In semiconductor lasers, the photon obtains its energy by collapsing negative and positive charge carriers, holes, and electrons, which are provided by the current source. In the double graphene layer structure that has been proposed, the plasmon acquires its energy from an electron jumping from a layer with increased potential energy to a layer comprising low potential energy. The development of a plasmon due to this jump is very much like the way in which waves develop as a diver enters the water.

The transition of an electron from one layer to another is similar to soaking through the barrier instead of jumping over it. This phenomenon is known as tunneling, and generally the probability of tunneling is extremely low for nanometer-thin barriers. The case of resonant tunneling is one exception, where each element from a single layer has a well-prepared place existing in the opposite layer.

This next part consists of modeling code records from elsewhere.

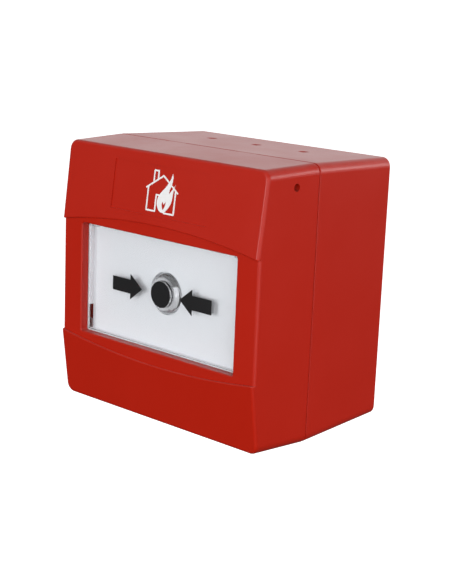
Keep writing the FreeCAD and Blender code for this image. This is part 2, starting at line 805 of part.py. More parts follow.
def make_microswitch_button():
    """Domed button of the snap switch."""
    top = lever_face_y() + lever_t + contact_gap * 0.6
    x = lever_pin_x() + button_arm
    body = rod("y", button_d / 2, top + 0.5, switch_top_y() + 1.6, x, window_z)
    dome = Part.makeSphere(button_d * 0.6, V(x, top + button_d * 0.6, window_z))
    dome = dome.common(rod("y", button_d / 2, top - 0.1, top + 0.6, x, window_z))
    return join([body, dome])


def make_switch_lever():
    """Flat spring-steel lever with a rolled end that turns in the switch's ears."""
    y0 = lever_face_y()
    pin_y = y0 + lever_t
    strip = box(lever_pin_x(), lever_end, y0, y0 + lever_t, window_z - lever_w / 2, window_z + lever_w / 2)
    pin = rod("z", lever_pin_d / 2, window_z - switch_w / 2, window_z + switch_w / 2, lever_pin_x(), pin_y)
    return join([strip, pin])


def make_microswitch_pins():
    """Three solder pins from the switch through the board."""
    return Part.makeCompound([rod("y", solder_pin_d / 2, board_front_y, board_back_y + solder_pin_out, x, window_z)
                              for x in solder_pin_xs()])


def make_circuit_board():
    """Board on four pillars of the chassis, notched for the hinge hooks."""
    body = box(-board_w / 2, board_w / 2, board_front_y, board_back_y, board_low, board_top)
    reach = hook_r + hook_t / 2 + sweep_gap
    cuts = []
    for side in (-1, 1):
        x = side * hook_x
        cuts.append(box(x - hook_w / 2 - 0.6, x + hook_w / 2 + 0.6, board_front_y - 1, board_back_y + 1,
                        hinge_z - reach, board_top + 1))
        for z in (board_screw_z_low, board_screw_z_top):
            cuts.append(rod("y", board_screw_d / 2 + board_hole_fit, board_front_y - 1, board_back_y + 1,
                            side * board_screw_x, z))
    for x in solder_pin_xs():
        cuts.append(rod("y", solder_pin_d / 2, board_front_y - 1, board_back_y + 1, x, window_z))
    for x in terminal_xs():
        cuts.append(rod("y", terminal_pin / 2, board_front_y - 1, board_back_y + 1, x, terminal_z))
    for side in (-1, 1):
        cuts.append(rod("y", lead_d / 2, board_front_y - 1, board_back_y + 1, resistor_x,
                        resistor_z + side * resistor_leads / 2))
    return body.cut(cuts)


def terminal_xs():
    """Places of the terminals along the block."""
    return [(k - (ways - 1) / 2) * pitch for k in range(ways)]


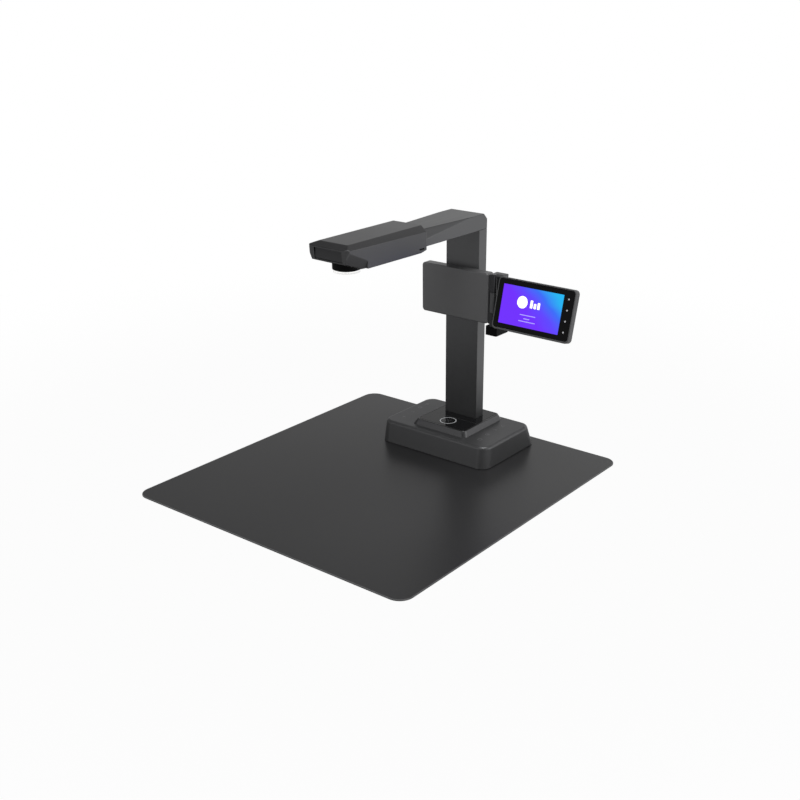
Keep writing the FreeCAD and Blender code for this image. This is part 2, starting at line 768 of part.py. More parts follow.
cover_half = arm_half - arm_wall - fit_gap
arm_cover_blank = block("arm_cover_blank", across(cover_half),
                        (arm_front + 1, column_back - arm_wall - fit_gap),
                        (arm_bottom, arm_bottom + arm_wall))
plug_hole = block("plug_hole", (plug_limits[0][0] - fit_gap, plug_limits[0][1] + fit_gap),
                  (plug_limits[1][0] - fit_gap, plug_limits[1][1] + fit_gap),
                  (arm_bottom - 1, arm_bottom + 5))
beam_bottom = arm_bottom + arm_wall
beam_top = beam_bottom + beam_height
cover_screw_places = [(unit_x, y, arm_bottom - screw_sink) for y in (arm_front + 14,
    facet_start + 30, column_front - 24)]
cover_holes = holes("cover_hole", "Z", pilot, [(x, y, arm_bottom - 1) for x, y,
                                               z in cover_screw_places], 5)
cover_sinks = holes("cover_sink", "Z", screw_head_radius + 0.1,
                    [(x, y, arm_bottom - 1) for x, y, z in cover_screw_places], 1 + screw_sink)
keep(cut("arm_cover", arm_cover_blank, [plug_hole] + cover_holes + cover_sinks), "arm_cover")
screws("arm_screws", "Z", True, cover_screw_places, arm_screw_length)

beam = block("beam", across(beam_width / 2), (beam_nose, column_back - 6), (beam_bottom, beam_top))
beam_plug = block("beam_plug", *plug_limits, (arm_bottom - plug_length, beam_bottom + 1))
beam_pilots = holes("beam_pilot", "Z", pilot, [(x, y, beam_bottom - 1) for x, y,
                                               z in cover_screw_places],
                    arm_screw_length)
beam_screw_y = beam_nose + 10
beam_screws = [(x, beam_screw_y) for x in across(beam_width / 2 - 6)]
beam_holes = holes("beam_hole", "Z", pilot, [(x, y, beam_bottom - 1) for x, y in beam_screws],
                   beam_height + 2)
keep(cut("arm_beam", fuse("beam_blank", [beam, beam_plug]), beam_pilots + beam_holes), "arm_beam")

# ---------------------------------------------------------------- camera head

step_y = cheek_front - cheek_step
undercut_y = head_back - head_back_rake - head_back_undercut
front_shoulder = head_top - head_front_drop
head_front_half = head_half - head_taper


def head_form(name, inset, drop):
    """The head's outer form, or with an inset its hollow, which runs down past the underside."""
    if drop:
        underside = [(head_front + nose_rake + inset, head_bottom - drop),
                     (head_back - head_back_rake - inset, head_bottom - drop)]
    else:
        underside = [(head_front + nose_rake, nose_bottom), (step_y, head_bottom),
                     (undercut_y, head_bottom), (head_back - head_back_rake,
                                                 head_bottom + head_back_lip)]
    side = prism(name + "_side", "YZ",
                 [(head_back - inset, head_top - inset),
                  (head_front + head_front_chamfer + inset, head_top - inset),
                  (head_front + inset, front_shoulder - inset / 2)] + underside,
                 *across(head_half + 1))
    left, right = across(head_half - inset)
    nose_left, nose_right = across(nose_width / 2 - inset)
    front_left, front_right = across(head_front_half - inset)
    back_left, back_right = across(head_top_width / 2)
    plan = prism(name + "_plan", "XY",
                 [(back_left, head_back - inset), (left, head_back - head_back_inset - inset),
                  (front_left, head_front + nose_corner), (nose_left, head_front + inset),
                  (nose_right, head_front + inset), (front_right, head_front + nose_corner),
                  (right, head_back - head_back_inset - inset), (back_right, head_back - inset)],
                 head_bottom - drop - 1, head_top + 1)
    top_left, top_right = across(head_top_width / 2 - inset / 2)
    shoulder = head_shoulder - inset / 2
    section = prism(name + "_section", "XZ",
                    [(left, head_bottom - drop - 1), (right, head_bottom - drop - 1),
                     (right, shoulder),
                     (top_right, head_top - inset), (top_left, head_top - inset), (left, shoulder)],
                    head_front - 1, head_back + 1)
    form = common(name + "_form", [side, plan, section])
    return cut(name, form, cheek_cutters(name, inset))


def cheek_cutters(name, inset):
    """Slanted cuts under both sides of the nose, ending at the cheeks."""
    zone = block(name + "_nose_zone", across(head_half + 5), (head_front - 5, cheek_front + inset),
                 (head_bottom - 20, head_top + 5))
    high = head_shoulder - 1.5
    low = head_bottom + cheek_rake_height
    front = head_front + nose_corner
    back_reach = head_taper * 0.2
    left_side, right_side = across(head_front_half)
    left_low, right_low = across(nose_bottom_width / 2)
    right = facet(name + "_right_facet",
                  [(right_side, front, high), (right_low, front - 3, nose_bottom),
                   (right_side + back_reach, cheek_front, low)], inset)
    left = facet(name + "_left_facet",
                 [(left_side, front, high), (left_side - back_reach, cheek_front, low),
                  (left_low, front - 3, nose_bottom)], inset)
    return [common(name + "_right_cut", [right, zone]), common(name + "_left_cut", [left, zone])]


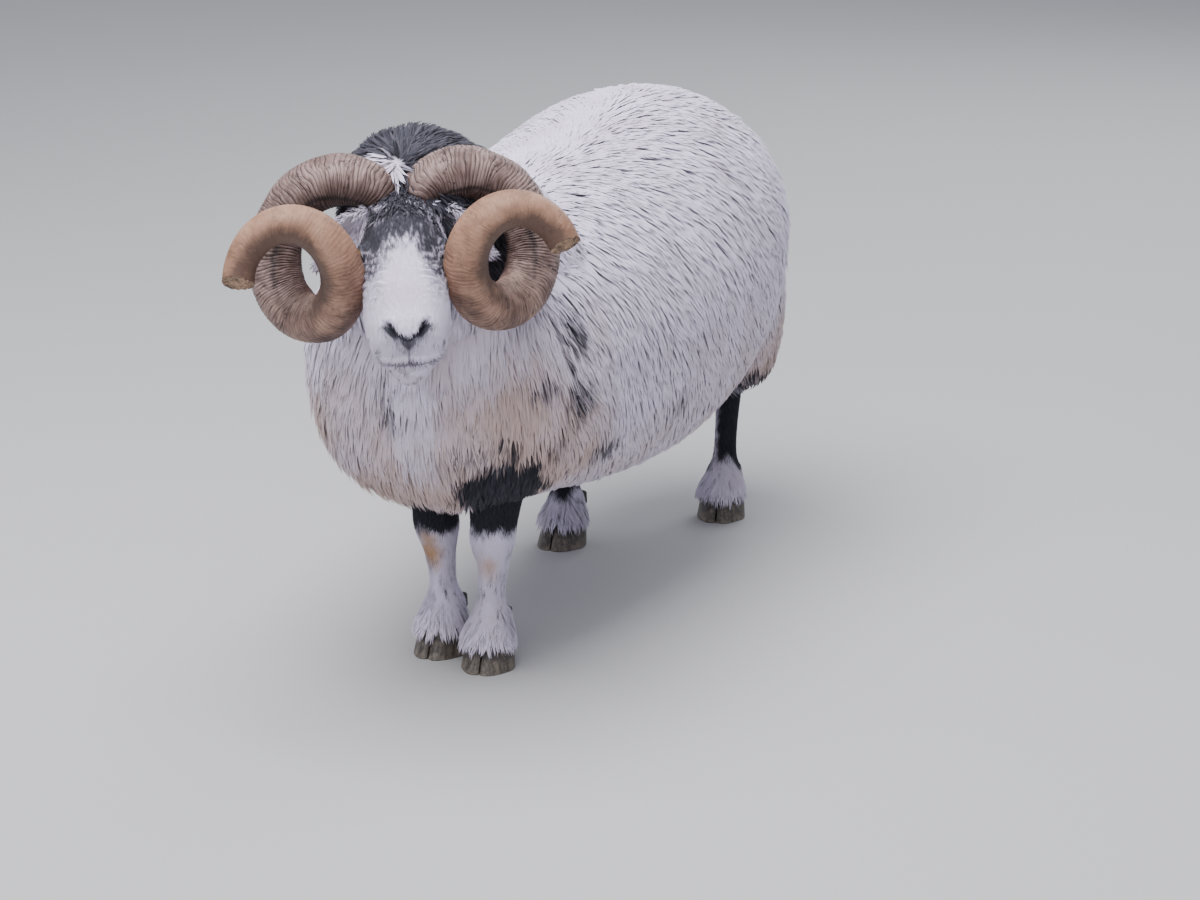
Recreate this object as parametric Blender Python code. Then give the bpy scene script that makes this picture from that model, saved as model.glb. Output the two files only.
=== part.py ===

The principle of plasmon generation studied by our group is similar to the principle of the quantum cascade laser proposed by the Russian scientists Kazarinov and Suris and realized in the USA (Faist and Capasso) more than twenty years afterwards. In this laser, the photons take energy from electrons tunneling between gallium arsenide layers through the AlGaAs barriers. Our calculations show that in this principal scheme, one can profitably replace gallium arsenide with graphene, while tungsten disulphide can act as a barrier material. This structure is able to generate not only photons, but also their compressed counterparts—plasmons. The generation and amplification of plasmons was previously thought to be a very challenging problem, but the structure we have proposed brings us one step closer to the solution.

Dmitry Svintsov, MIPT

In July 2016, the paper written by Dmitry Svintsov, Zhanna Devizorova, Victor Ryzhii, and Taiichi Otsuji received the Alferov’s Foundation Young Scientist Award at the 24th International Symposium “Nanostructures: Physics and Technology,” held in Saint Petersburg.